Joe Linington avatar
There is a posted bug in the current release of WBPP that makes a Bayer/CFA/1x drizzle not process properly. Normally this would be the best way to get good data from an OSC camera if all the preconditions are met but until this is fixed, you have to use a work around process or not select 1x drizzle. Or use APP to do a bayer drizzle.
Oskari Nikkinen avatar
Lachlan Wilson:
Thanks Oskari. Cool GIF! I will have a look at stellarium and work it out. Next time I'm imaging, I might rotate the camera and see if it helps it in any way. Any tips for how how get rid of it any other way?

Bruteforce gradient removal with Graxpert/Siril background extractor gets mostly rid of it. Lots of samplers and make sure none of them are on stars, but place lots of samplers on the rainbow itself. Fiddle with the smoothing value and it mostly goes away from what i tested.

Below a quick attempt, you see its still there but this level of stretch is way beyond what you will do in processing so i would probably call it good enough. You got very lucky here that the effect is not on the object of interest and is sort of easy to remove. You could do the gradient removal on a starless image too which will probably be easier since this is a rich starfield. For final touches you could try and selectively desaturate the rainbow areas with masks to completely hide it.
Chris White- Overcast Observatory avatar
Lachlan Wilson:
Thanks Oskari. Cool GIF! I will have a look at stellarium and work it out. Next time I'm imaging, I might rotate the camera and see if it helps it in any way. Any tips for how how get rid of it any other way?

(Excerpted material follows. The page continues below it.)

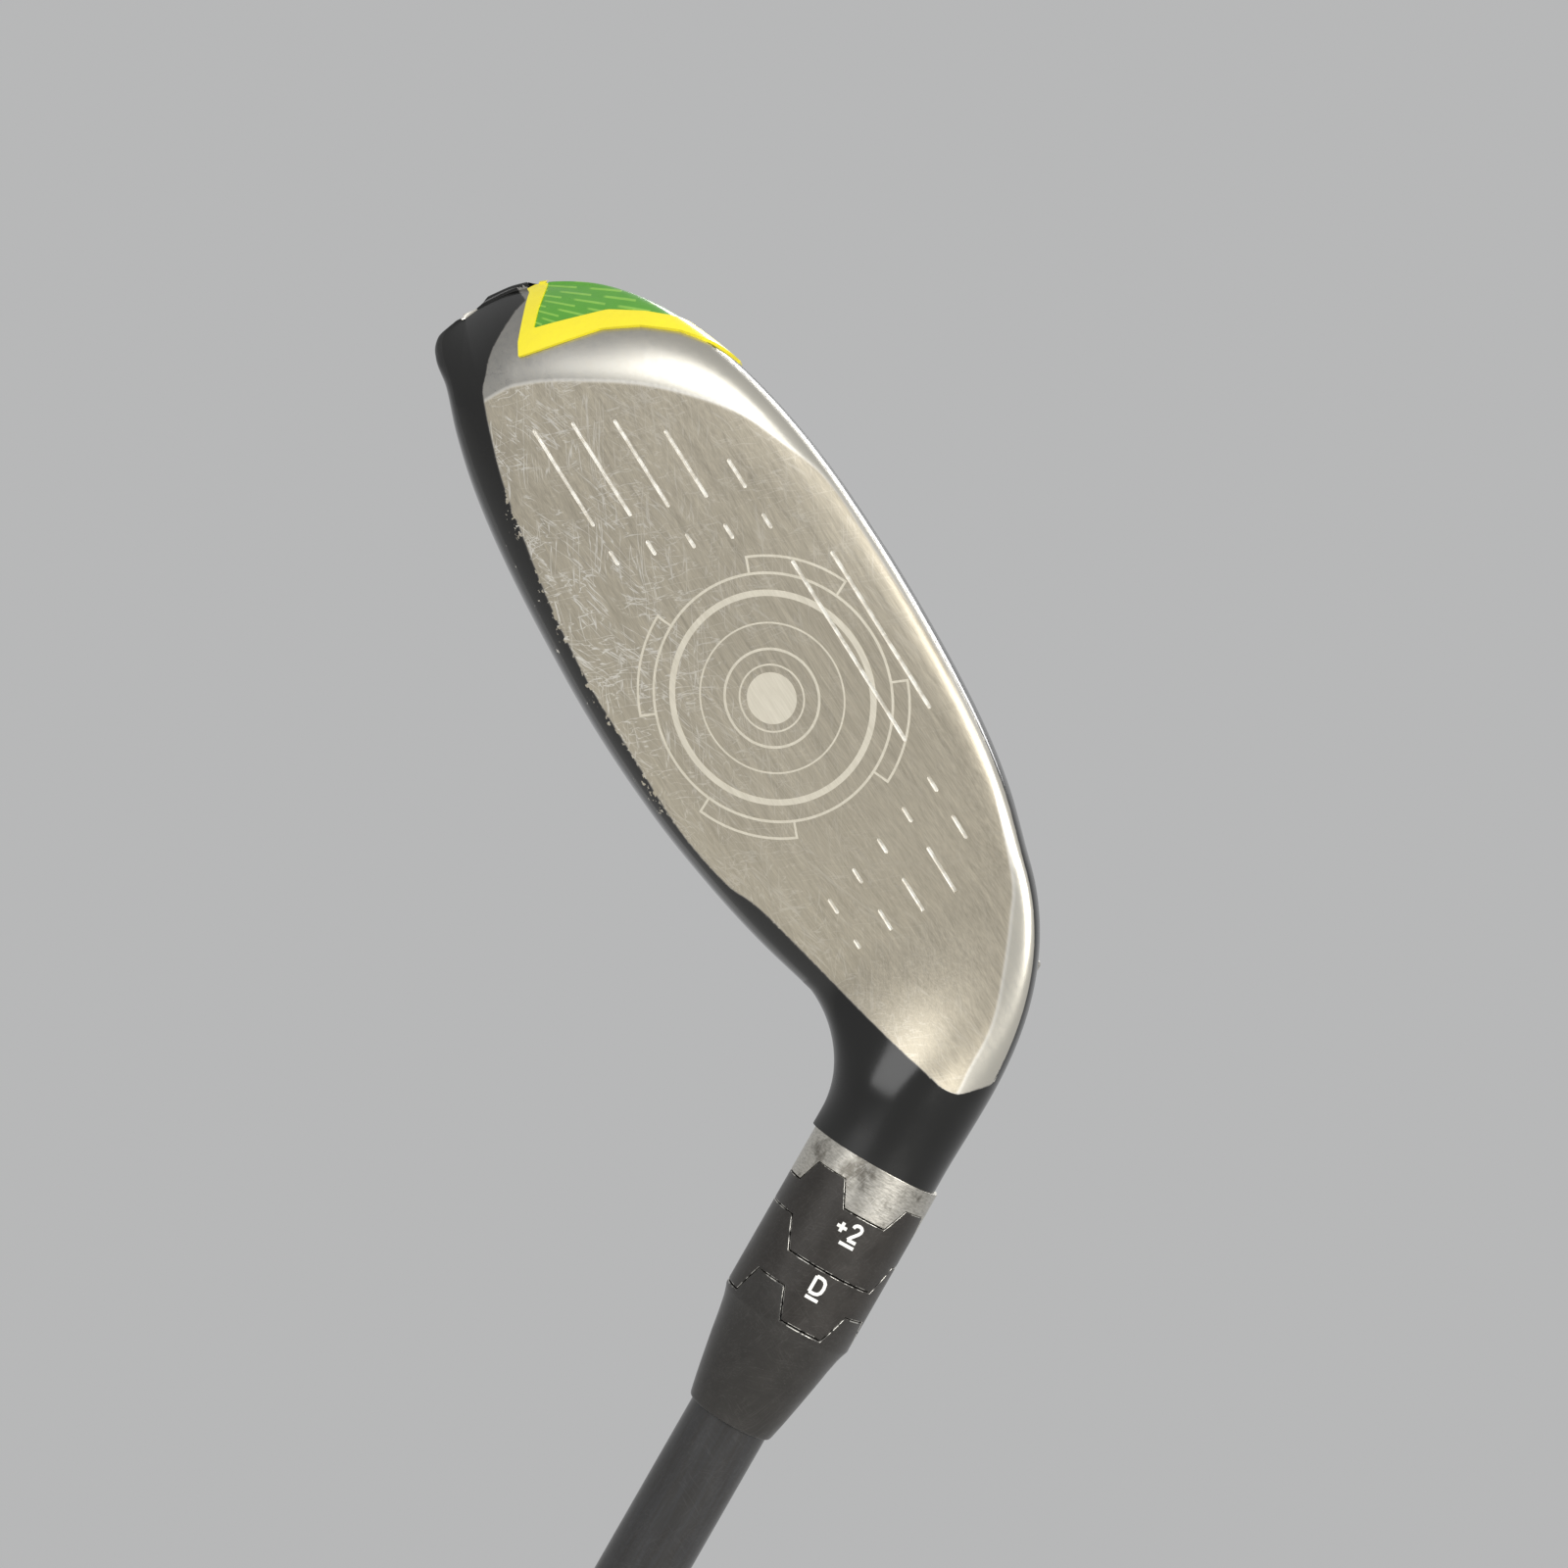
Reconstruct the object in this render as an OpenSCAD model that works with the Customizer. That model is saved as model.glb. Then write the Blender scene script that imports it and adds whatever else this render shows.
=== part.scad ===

There is a possibility that something like this is caused by a shiny surface of an adapter in your image train.  Take a look at this image:  https://astrob.in/f3w5so/0/

I had an M68 to M54 adapter that was shiny on the inside.  I flocked it and it resolved the ring issue.
Baronvonsmoogle avatar
Wouldn't 60 second subs be a better option in a Bortle 4/5 for helping to control gradients/light pollution?